*WHAT IS ASKED:*
Return the whole listing, keeping every character the same.
START GIVEN INFORMATION
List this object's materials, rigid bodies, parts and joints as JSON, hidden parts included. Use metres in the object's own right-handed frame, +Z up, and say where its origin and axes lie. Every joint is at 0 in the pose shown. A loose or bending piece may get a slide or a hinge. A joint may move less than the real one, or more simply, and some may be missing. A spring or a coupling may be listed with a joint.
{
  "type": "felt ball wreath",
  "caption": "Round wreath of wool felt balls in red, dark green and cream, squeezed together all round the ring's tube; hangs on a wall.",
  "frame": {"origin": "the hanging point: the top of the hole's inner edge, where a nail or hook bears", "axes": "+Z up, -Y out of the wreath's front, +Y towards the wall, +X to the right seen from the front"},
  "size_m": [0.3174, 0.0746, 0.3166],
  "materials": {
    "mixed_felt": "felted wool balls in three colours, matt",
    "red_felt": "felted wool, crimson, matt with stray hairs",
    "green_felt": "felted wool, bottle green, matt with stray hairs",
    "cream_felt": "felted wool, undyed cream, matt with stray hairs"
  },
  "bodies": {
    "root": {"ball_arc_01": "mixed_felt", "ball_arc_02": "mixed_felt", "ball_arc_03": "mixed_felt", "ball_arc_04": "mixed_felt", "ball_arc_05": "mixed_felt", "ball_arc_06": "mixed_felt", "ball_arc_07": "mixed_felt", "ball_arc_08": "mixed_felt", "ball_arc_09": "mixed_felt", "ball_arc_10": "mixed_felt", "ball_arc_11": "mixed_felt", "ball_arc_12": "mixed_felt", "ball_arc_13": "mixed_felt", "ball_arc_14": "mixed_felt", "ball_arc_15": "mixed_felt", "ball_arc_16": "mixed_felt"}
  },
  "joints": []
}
END GIVEN INFORMATION
*ANSWER FOR THIS EXERCISE:*
List this object's materials, rigid bodies, parts and joints as JSON, hidden parts included. Use metres in the object's own right-handed frame, +Z up, and say where its origin and axes lie. Every joint is at 0 in the pose shown. A loose or bending piece may get a slide or a hinge. A joint may move less than the real one, or more simply, and some may be missing. A spring or a coupling may be listed with a joint.
{
  "type": "felt ball wreath",
  "caption": "Round wreath of wool felt balls in red, dark green and cream, squeezed together all round the ring's tube; hangs on a wall.",
  "frame": {"origin": "the hanging point: the top of the hole's inner edge, where a nail or hook bears", "axes": "+Z up, -Y out of the wreath's front, +Y towards the wall, +X to the right seen from the front"},
  "size_m": [0.3174, 0.0746, 0.3166],
  "materials": {
    "mixed_felt": "felted wool balls in three colours, matt",
    "red_felt": "felted wool, crimson, matt with stray hairs",
    "green_felt": "felted wool, bottle green, matt with stray hairs",
    "cream_felt": "felted wool, undyed cream, matt with stray hairs"
  },
  "bodies": {
    "root": {"ball_arc_01": "mixed_felt", "ball_arc_02": "mixed_felt", "ball_arc_03": "mixed_felt", "ball_arc_04": "mixed_felt", "ball_arc_05": "mixed_felt", "ball_arc_06": "mixed_felt", "ball_arc_07": "mixed_felt", "ball_arc_08": "mixed_felt", "ball_arc_09": "mixed_felt", "ball_arc_10": "mixed_felt", "ball_arc_11": "mixed_felt", "ball_arc_12": "mixed_felt", "ball_arc_13": "mixed_felt", "ball_arc_14": "mixed_felt", "ball_arc_15": "mixed_felt", "ball_arc_16": "mixed_felt"}
  },
  "joints": []
}